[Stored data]
******************************

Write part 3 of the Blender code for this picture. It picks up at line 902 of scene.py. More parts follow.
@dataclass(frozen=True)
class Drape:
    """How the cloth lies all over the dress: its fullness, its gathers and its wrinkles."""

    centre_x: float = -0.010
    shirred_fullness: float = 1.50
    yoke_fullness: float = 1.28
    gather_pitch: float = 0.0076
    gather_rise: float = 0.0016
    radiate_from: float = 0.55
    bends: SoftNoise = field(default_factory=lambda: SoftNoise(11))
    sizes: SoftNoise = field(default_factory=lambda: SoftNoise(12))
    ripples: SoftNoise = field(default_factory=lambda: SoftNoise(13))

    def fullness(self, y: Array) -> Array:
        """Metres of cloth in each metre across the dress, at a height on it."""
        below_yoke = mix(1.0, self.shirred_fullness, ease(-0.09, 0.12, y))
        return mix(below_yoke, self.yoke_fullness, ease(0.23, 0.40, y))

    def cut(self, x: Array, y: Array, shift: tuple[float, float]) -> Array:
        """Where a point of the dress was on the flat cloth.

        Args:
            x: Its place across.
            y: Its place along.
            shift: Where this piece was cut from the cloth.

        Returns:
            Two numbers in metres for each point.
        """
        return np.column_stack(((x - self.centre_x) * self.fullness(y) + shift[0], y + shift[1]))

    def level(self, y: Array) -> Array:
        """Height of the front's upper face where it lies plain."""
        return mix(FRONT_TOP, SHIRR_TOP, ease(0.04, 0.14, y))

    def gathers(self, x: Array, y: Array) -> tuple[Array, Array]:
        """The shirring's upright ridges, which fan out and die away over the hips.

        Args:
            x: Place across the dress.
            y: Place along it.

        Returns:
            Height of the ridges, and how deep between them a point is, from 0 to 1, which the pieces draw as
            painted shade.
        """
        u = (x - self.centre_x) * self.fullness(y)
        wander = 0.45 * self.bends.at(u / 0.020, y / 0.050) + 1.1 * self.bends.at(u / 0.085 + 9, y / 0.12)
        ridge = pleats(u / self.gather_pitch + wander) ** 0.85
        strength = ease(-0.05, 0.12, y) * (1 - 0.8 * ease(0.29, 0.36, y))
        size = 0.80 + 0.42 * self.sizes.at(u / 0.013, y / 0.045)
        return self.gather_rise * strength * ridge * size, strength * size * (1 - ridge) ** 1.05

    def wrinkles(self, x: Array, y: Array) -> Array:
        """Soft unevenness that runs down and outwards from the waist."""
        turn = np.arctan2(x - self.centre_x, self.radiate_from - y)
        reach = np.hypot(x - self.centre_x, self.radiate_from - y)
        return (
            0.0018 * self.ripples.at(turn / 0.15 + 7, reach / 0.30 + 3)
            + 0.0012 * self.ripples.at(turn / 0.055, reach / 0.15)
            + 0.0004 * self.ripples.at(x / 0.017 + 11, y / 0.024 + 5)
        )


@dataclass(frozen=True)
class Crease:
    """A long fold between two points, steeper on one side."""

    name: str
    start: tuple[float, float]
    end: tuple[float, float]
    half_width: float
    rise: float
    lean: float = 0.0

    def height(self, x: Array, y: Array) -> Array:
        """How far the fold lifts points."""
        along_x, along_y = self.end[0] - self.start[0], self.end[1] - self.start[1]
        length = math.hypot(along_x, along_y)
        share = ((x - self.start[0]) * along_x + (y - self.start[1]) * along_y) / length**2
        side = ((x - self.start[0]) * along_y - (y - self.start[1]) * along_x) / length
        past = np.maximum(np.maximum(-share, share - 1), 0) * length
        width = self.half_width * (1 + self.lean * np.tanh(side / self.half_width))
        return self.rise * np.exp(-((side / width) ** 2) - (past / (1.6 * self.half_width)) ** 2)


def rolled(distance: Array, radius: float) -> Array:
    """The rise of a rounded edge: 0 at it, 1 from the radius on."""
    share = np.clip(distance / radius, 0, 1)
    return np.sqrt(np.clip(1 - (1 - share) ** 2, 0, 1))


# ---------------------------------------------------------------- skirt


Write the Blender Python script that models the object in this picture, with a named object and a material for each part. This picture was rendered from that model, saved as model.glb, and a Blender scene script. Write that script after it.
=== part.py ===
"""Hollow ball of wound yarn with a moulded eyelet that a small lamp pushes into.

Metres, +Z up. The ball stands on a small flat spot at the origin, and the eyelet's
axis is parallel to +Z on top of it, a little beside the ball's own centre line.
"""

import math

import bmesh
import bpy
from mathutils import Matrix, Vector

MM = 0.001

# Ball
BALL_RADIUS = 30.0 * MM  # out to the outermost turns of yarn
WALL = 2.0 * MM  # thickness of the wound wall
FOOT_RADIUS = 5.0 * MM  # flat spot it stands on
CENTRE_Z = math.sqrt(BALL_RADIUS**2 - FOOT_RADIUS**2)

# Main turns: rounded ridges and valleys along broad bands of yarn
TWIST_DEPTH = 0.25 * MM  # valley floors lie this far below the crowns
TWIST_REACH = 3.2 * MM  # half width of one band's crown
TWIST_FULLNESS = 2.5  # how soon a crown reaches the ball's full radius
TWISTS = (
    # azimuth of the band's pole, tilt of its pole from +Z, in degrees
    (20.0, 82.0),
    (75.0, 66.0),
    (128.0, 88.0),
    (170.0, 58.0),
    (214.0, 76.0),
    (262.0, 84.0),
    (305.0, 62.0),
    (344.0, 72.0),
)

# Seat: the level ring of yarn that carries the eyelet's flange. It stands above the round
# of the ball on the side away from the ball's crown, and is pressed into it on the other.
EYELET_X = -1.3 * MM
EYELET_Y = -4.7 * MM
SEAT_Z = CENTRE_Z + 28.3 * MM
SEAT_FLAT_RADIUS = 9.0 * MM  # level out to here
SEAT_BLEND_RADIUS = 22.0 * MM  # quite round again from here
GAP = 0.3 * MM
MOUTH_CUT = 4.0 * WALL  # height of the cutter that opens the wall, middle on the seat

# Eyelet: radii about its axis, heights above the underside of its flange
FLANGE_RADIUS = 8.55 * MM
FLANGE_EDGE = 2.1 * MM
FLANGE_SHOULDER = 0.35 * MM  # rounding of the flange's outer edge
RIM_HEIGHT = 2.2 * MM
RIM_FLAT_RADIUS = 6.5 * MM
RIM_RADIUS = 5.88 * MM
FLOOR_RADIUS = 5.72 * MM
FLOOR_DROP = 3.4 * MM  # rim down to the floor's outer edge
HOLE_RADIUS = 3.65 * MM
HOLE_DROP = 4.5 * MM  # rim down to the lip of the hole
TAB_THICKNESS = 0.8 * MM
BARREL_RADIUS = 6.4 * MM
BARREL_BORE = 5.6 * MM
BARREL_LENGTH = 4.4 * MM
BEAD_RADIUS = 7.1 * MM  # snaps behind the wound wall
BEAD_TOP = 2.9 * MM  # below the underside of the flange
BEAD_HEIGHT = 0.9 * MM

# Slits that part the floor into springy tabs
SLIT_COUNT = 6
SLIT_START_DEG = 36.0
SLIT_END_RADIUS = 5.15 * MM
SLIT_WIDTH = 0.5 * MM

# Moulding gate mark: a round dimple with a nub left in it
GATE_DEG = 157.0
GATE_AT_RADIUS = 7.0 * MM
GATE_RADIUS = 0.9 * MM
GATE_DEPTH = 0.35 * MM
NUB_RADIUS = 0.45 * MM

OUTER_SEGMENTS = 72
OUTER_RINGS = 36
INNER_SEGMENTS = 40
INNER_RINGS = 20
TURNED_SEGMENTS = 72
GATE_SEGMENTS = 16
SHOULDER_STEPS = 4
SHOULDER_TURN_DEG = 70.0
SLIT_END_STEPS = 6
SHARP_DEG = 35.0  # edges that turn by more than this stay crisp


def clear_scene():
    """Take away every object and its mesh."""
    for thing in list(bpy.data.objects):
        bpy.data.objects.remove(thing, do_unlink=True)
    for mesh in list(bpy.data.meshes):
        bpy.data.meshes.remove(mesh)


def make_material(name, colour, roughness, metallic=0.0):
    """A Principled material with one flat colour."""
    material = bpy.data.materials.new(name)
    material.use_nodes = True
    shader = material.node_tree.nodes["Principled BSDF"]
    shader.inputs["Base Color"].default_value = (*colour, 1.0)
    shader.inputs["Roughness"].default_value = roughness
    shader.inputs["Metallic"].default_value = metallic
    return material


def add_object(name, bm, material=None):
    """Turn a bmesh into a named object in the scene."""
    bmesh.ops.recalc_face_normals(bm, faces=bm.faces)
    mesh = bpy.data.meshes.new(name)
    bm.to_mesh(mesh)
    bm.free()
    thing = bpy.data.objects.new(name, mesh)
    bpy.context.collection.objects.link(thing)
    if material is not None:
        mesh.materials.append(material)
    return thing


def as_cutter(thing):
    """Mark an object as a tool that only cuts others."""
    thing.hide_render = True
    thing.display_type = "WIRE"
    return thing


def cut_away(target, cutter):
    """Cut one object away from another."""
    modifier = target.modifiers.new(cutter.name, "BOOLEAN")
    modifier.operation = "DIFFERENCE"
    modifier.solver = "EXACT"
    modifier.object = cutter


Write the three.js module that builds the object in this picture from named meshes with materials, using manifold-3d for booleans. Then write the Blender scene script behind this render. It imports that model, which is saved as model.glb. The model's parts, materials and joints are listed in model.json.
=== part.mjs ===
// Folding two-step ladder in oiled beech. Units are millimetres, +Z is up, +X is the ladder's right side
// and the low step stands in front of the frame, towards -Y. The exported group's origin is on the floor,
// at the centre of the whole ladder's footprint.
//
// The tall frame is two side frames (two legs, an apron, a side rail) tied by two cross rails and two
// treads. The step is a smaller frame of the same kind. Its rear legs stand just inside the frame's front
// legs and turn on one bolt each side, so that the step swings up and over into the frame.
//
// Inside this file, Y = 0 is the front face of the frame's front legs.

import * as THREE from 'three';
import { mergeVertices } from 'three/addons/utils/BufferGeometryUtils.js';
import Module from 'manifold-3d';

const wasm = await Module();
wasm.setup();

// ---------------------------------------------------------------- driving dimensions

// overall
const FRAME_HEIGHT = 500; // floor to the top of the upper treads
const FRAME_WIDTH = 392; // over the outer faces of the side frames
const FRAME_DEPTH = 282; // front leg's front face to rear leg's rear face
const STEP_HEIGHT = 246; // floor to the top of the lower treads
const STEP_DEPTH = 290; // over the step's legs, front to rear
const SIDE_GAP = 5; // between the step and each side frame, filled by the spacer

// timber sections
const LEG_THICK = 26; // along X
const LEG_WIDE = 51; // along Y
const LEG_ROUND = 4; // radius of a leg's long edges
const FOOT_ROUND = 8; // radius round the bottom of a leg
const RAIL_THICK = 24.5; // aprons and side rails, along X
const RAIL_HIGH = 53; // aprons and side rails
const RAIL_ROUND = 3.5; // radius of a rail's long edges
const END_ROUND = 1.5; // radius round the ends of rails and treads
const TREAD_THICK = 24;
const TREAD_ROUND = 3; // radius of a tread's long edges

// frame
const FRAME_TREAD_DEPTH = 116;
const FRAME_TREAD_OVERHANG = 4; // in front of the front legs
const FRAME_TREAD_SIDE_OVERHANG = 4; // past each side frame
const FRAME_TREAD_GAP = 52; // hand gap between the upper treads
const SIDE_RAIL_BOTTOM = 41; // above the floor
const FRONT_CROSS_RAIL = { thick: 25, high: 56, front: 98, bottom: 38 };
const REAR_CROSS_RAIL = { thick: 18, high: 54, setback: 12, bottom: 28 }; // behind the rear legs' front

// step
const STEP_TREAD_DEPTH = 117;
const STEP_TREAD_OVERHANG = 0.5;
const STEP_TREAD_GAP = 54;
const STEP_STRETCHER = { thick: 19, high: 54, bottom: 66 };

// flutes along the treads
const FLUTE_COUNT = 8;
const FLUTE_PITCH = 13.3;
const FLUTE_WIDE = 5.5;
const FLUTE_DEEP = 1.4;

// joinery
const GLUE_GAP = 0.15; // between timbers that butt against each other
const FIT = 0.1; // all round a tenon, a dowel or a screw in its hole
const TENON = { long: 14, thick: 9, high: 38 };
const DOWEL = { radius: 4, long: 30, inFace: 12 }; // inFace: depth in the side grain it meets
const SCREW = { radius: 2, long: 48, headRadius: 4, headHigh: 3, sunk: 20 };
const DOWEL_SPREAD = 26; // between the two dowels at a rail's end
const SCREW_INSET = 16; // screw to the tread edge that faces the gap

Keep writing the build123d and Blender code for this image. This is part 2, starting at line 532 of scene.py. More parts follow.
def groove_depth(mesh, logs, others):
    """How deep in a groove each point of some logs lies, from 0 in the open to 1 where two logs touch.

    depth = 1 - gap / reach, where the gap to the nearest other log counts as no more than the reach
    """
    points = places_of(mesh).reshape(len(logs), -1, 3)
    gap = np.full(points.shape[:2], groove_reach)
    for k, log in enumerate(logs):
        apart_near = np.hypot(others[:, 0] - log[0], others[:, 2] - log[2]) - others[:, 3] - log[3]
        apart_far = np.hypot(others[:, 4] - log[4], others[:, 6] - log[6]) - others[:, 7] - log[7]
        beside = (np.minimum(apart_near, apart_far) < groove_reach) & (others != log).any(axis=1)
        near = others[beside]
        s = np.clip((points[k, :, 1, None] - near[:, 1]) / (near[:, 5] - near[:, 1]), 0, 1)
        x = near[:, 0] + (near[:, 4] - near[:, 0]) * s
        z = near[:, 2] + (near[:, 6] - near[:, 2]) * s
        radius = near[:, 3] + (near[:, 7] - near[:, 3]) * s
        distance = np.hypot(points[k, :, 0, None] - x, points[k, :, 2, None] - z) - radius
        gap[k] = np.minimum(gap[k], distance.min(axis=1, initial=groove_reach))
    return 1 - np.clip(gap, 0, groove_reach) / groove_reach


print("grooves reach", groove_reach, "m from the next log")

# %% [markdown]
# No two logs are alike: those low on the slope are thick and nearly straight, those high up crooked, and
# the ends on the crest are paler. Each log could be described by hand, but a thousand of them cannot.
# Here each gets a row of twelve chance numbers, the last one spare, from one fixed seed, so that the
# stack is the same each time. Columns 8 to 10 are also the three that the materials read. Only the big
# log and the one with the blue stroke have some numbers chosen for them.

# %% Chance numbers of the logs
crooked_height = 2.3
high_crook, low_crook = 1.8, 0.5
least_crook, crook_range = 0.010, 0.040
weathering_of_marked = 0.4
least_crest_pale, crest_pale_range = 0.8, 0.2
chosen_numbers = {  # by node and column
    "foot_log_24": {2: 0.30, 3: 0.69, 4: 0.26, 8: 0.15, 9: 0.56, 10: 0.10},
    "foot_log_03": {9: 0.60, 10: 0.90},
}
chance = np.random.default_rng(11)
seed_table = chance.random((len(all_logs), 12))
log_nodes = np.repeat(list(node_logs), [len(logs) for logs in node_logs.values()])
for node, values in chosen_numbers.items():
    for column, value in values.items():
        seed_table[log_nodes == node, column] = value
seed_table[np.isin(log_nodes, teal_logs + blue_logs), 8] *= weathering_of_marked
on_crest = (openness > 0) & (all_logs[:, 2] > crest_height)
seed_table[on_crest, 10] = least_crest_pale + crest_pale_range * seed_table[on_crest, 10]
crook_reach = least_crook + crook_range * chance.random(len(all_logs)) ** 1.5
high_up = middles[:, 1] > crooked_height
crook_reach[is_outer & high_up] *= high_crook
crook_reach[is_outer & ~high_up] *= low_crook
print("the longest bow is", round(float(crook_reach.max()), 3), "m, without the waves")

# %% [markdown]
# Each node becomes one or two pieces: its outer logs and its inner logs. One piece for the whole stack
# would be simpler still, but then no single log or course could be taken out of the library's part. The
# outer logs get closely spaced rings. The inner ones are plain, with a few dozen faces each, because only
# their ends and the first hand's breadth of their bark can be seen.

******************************

REQUEST: Beginning at the first line of the records, give again each line exactly as written, ending with the line that contains "the flat cloth.".

TASK SOLUTION:
Write part 3 of the Blender code for this picture. It picks up at line 902 of scene.py. More parts follow.
@dataclass(frozen=True)
class Drape:
    """How the cloth lies all over the dress: its fullness, its gathers and its wrinkles."""

    centre_x: float = -0.010
    shirred_fullness: float = 1.50
    yoke_fullness: float = 1.28
    gather_pitch: float = 0.0076
    gather_rise: float = 0.0016
    radiate_from: float = 0.55
    bends: SoftNoise = field(default_factory=lambda: SoftNoise(11))
    sizes: SoftNoise = field(default_factory=lambda: SoftNoise(12))
    ripples: SoftNoise = field(default_factory=lambda: SoftNoise(13))

    def fullness(self, y: Array) -> Array:
        """Metres of cloth in each metre across the dress, at a height on it."""
        below_yoke = mix(1.0, self.shirred_fullness, ease(-0.09, 0.12, y))
        return mix(below_yoke, self.yoke_fullness, ease(0.23, 0.40, y))

    def cut(self, x: Array, y: Array, shift: tuple[float, float]) -> Array:
        """Where a point of the dress was on the flat cloth.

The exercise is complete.